Eleven Plus. But the lofty dream is still far from perfection. Last week, as 7,000,000 children trooped back to classes, flaws in the system loomed as a talking point in Britain's impending election. Both Conservatives and Laborites promise to build more schools, provide more teachers; the Conservatives talk in terms of a $960 million program. The school system can use that much and more. One out of ten rural schools in England is still lit by gas lamps; science facilities are woefully inadequate. After 15 years of work, teachers get a maximum salary of $2,800. Even more vexing is that unexpected injustice, the dreaded "eleven-plus" exam, which was set up in 1944 as the fairest way to channel children into secondary schools geared to their abilities.
The exam is mandatory for every child just past the age of eleven, except for those headed for the public schools such as Eton or Harrow. The exam (English composition, arithmetic, an IQ test) ruthlessly splits youngsters into three groups. The top 20% go to respected pre-university grammar schools; the mechanically minded 4% go to good technical schools. The rest are packed off to low-status secondary modern schools, many convinced that they are failures. The effect is to demoralize the whole system.

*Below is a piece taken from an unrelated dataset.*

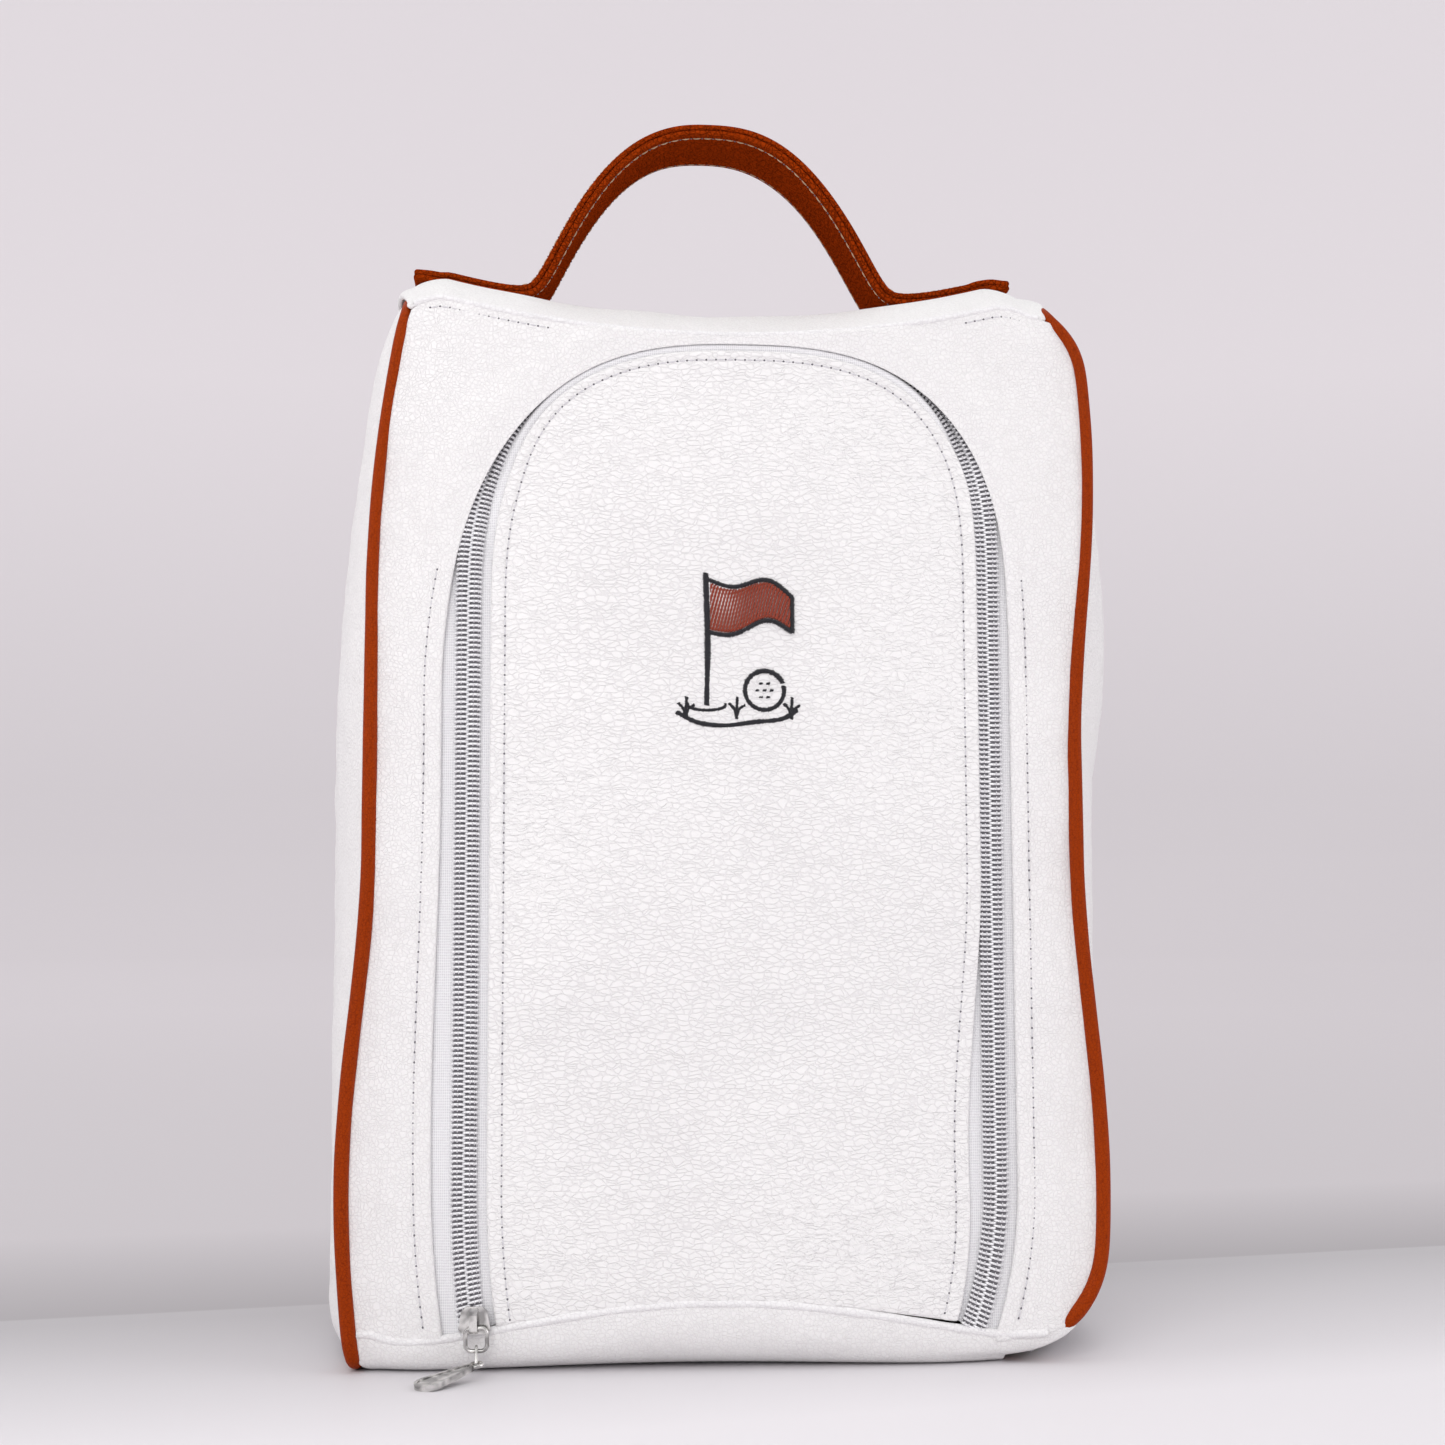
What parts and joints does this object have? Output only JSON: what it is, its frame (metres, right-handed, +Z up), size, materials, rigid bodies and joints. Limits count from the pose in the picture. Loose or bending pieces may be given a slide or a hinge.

Rather than see their children marked as second-rate material, many middle-class parents rush to the prestigious public schools (costing up to one-third of their incomes). In turn, standards in the secondary modern schools are falling, which makes it even tougher on the children of less prosperous parents. Noted the London Times recently: "A mood of disquiet, and even of neurosis, runs wide and deep across the country."
U.S. Pattern. With discontent so widespread, many a community has set up comprehensive schools that lump grammar, technical and secondary modern schools under one roof with as many as 1,000 students. The new schools (about 90 so far) remodeled on a familiar U.S. pattern: the big, inclusive high school. They have headaches also familiar to Americans, including Teddy boys who carry flick knives to class, smash windows, abuse masters. But they do solve the basic problem: how to give late starters a chance to switch from one track to another. Says Headmaster George Rogers of London's Walworth Secondary School: "This year I shall have a sixth form of 20 students all studying for certificates at university-entrance levels. Not bad for eleven-plus failures."
Britain's famed public schools are flourishing as before. The class-conscious Englishman still feels compelled to give his children a distinctive U (upper-class) accent, recoils in horror from the non-U patois prevalent in many state schools. Yet public schools are also so costly ($1,200 yearly at Harrow) that many U parents are switching over to state schools, particularly at the primary level. At one brand-new school near London's fashionable South Kensington, the curb is lined with Bentleys, Jaguars and nannies when classes let out each afternoon. Says one U mother: "If I can get this school's facilities for nothing, why should I pay to send my child to some school in a stuffy converted mansion?"